You might be right. I wasn’t thinking along “mass movement” lines—I was thinking a bit differently (but not necessarily contradictorily): (1) the veto takes place (the pan-Dems vote their conscience or whatever) and the “promise” of universal suffrage still hangs in the air and (2) perhaps CY, behind closed doors, starts advocating for a change to get the whole issue over with. (We’d never really know about the second.) Beijing knows it’s important, to appear to be holding to its agreements re the Joint Declaration, so it reconsiders the 8.31 decision.

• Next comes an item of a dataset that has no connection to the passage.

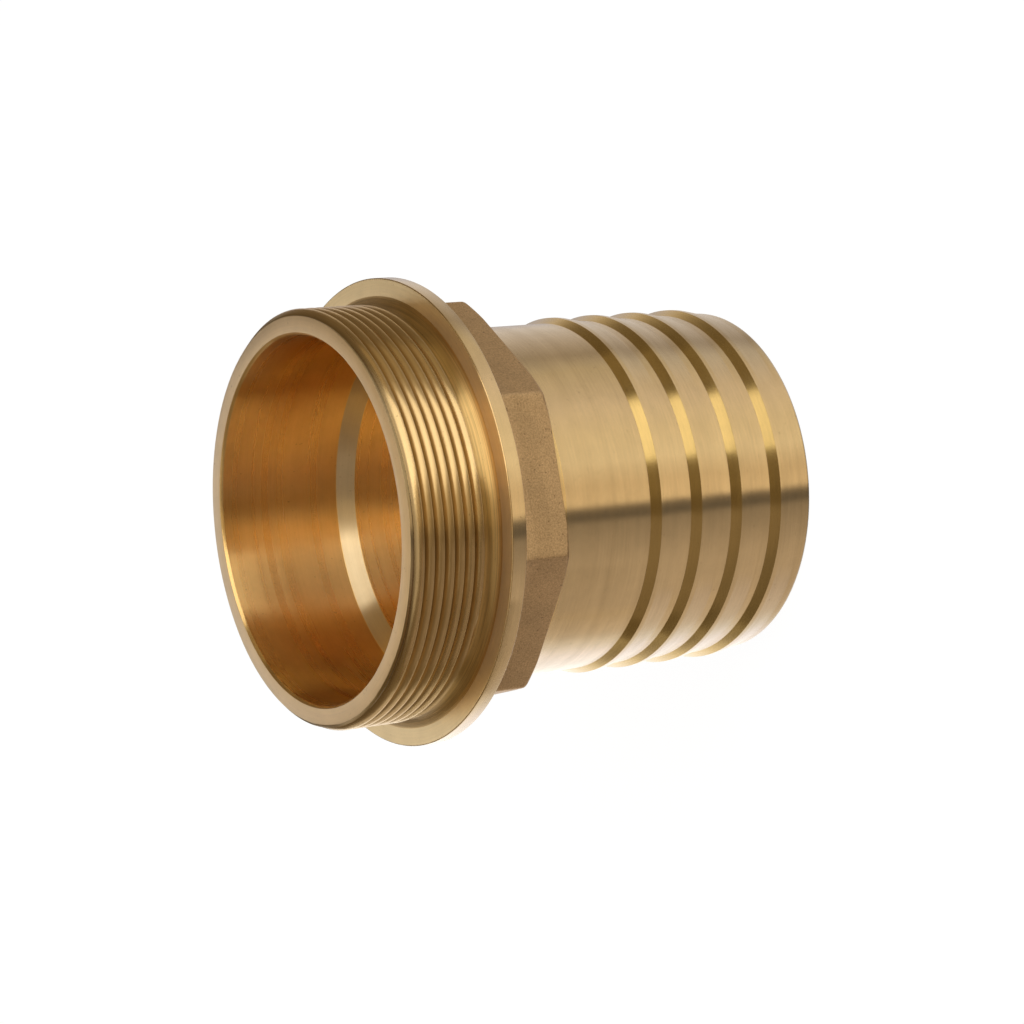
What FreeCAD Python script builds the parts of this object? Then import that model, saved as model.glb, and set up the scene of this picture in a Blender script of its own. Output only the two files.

So I was giving less weight to public opinion and more to the “standoff” that would result from the veto holding. (In the comment above I was giving arguments that I think would convince the public but I didn’t think they matter as much because the pan-Dems could vote “their conscience” or on the basis of the one-third, even if the public is not convinced; ultimately, I think what matters is the actual veto, if it occurs, and what happens after that, which is a bit different than what you’re assuming.)
I feel like I’m in an extreme minority but I never assumed that Beijing cares all that much about whether Hong Kong gets an actual real democratic vote or not—it obviously prefers the reform plan it is pushing and, if it can avoid having a genuine competitive election in Hong Kong it will (because its frame of reference, if any about elections, is “managed” ones)—which so far it has succeeded in doing—but it’s not all that afraid of Hong Kong voting in wild-eyed secessionists or democratic “contagion” spreading to the Mainland. Why? Because even Taiwan, which is far more “independent,” won’t dare declare independence (and they have a parties whose platforms center on independence). And not one of the 1.4 billion Mainlanders thinks that what happens in Hong Kong goes on the Mainland—they know the score. My guess is that if Hong Kong made enough “noise,” on the one hand, and Beijing saw it was losing international prestige, on the other, it would “modify” its 8.31 decision to give Hong Kong what it wants. But that’s just my own (perhaps very naive) view.
To clarify my point in the first comment a bit more: it’s not so much that the NPC be asked to reconsider; it’s that the Executive be placed in a position where it is forced to make the request so or not. That’s what I meant by shaming the government. At the student/government debate, Carrie Lam’s whole stance was “Well, the NPC has decided and we have to live with that”—which plays into the futility theme—and students’ response, then and after, could have been what Deva said: “So what? The NPC can change its decision; you, the Chief Executive, can ask it to do so, and we want you to do that.” The position of the students was that the Executive was not representing the interests of the citizenry—the students could have easily made that argument. (Alex Chow and Lester Shum’s quixotic attempt to go to Beijing was bad move, not because it failed, but because they were taking on something that they should have been forcing the Executive to do.)
Again, I’m not disagreeing about the “Mass Movement” idea; I’m just thinking along different lines which involve, possibly, getting the Hong Kong Executive to take some approach (e.g., say to Beijing at the Bauhinia Villa in Shenzhen, “This reform package isn’t going to fly”) other than what’s been going on. It’s not like the Executive hasn’t changed course before (see Article 23 and MNE). Obviously, a “Mass Movement” would help but I’m not so sure that it’s the only thing that would work—possibly some combination of (1) a veto by the pan-Dems of the current reform bill, (2) a need to pass some “universal suffrage” law, and (3) shaming the Executive—which would involve some political resistance on the part of the public—so that it acts behind the scenes, ever so slightly, on behalf of the populace, might work.